Among Nashville's many slogans, the one that best reflects its emphasis on manners and decorum is the Nashville Way, a phrase coined by boosters to tout what they viewed as the city's amicable race relations. Benjamin Houston offers the first scholarly book on the history of civil rights in Nashville, providing new insights and critiques of this moderate progressivism for which the city has long been credited.

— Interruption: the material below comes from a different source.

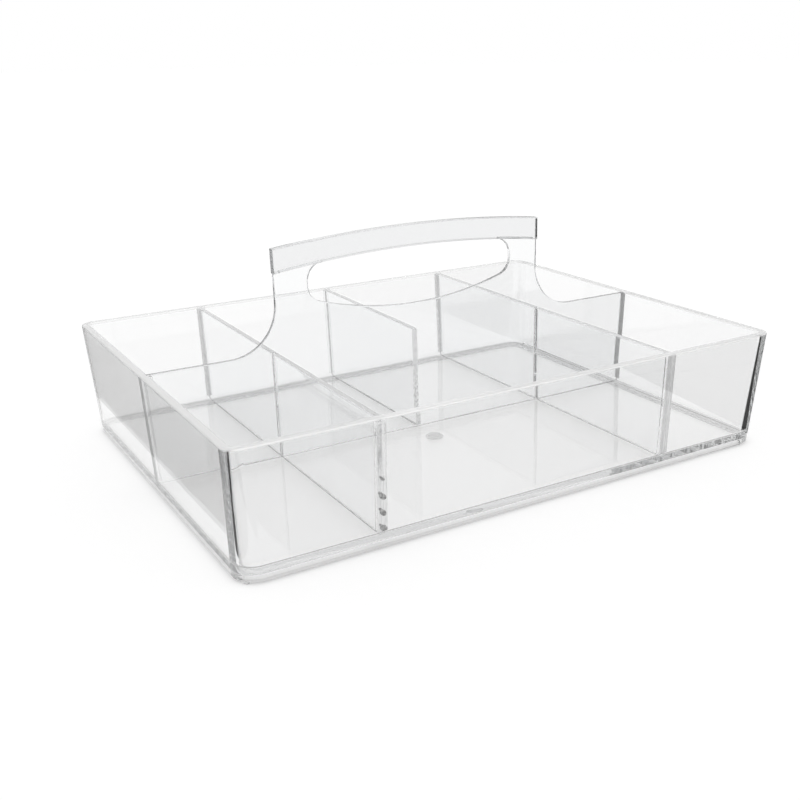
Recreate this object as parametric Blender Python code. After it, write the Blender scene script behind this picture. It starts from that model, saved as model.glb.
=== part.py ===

Civil rights leaders such as John Lewis, James Bevel, Diane Nash, and James Lawson who came into their own in Nashville were devoted to nonviolent direct action, or what Houston calls the "black Nashville Way." Through the dramatic story of Nashville's 1960 lunch counter sit-ins, Houston shows how these activists used nonviolence to disrupt the coercive script of day-to-day race relations. Nonviolence brought the threat of its opposite--white violence-- into stark contrast, revealing that the Nashville Way was actually built on a complex relationship between etiquette and brute force. Houston goes on to detail how racial etiquette forged in the era of Jim Crow was updated in the civil rights era. Combined with this updated racial etiquette, deeper structural forces of politics and urban renewal dictate racial realities to this day.

In The Nashville Way, Houston shows that white power was surprisingly adaptable. But the black Nashville Way also proved resilient as it was embraced by thousands of activists who continued to fight battles over schools, highway construction, and economic justice even after most Americans shifted their focus to southern hotspots like Birmingham and Memphis.


Contributor Bio(s): Houston, Benjamin: - BENJAMIN HOUSTON is a lecturer at Newcastle University in the United Kingdom. He is the former director of the Remembering African American Pittsburgh oral history project at the Center for African American Urban Studies and the Economy at Carnegie Mellon University.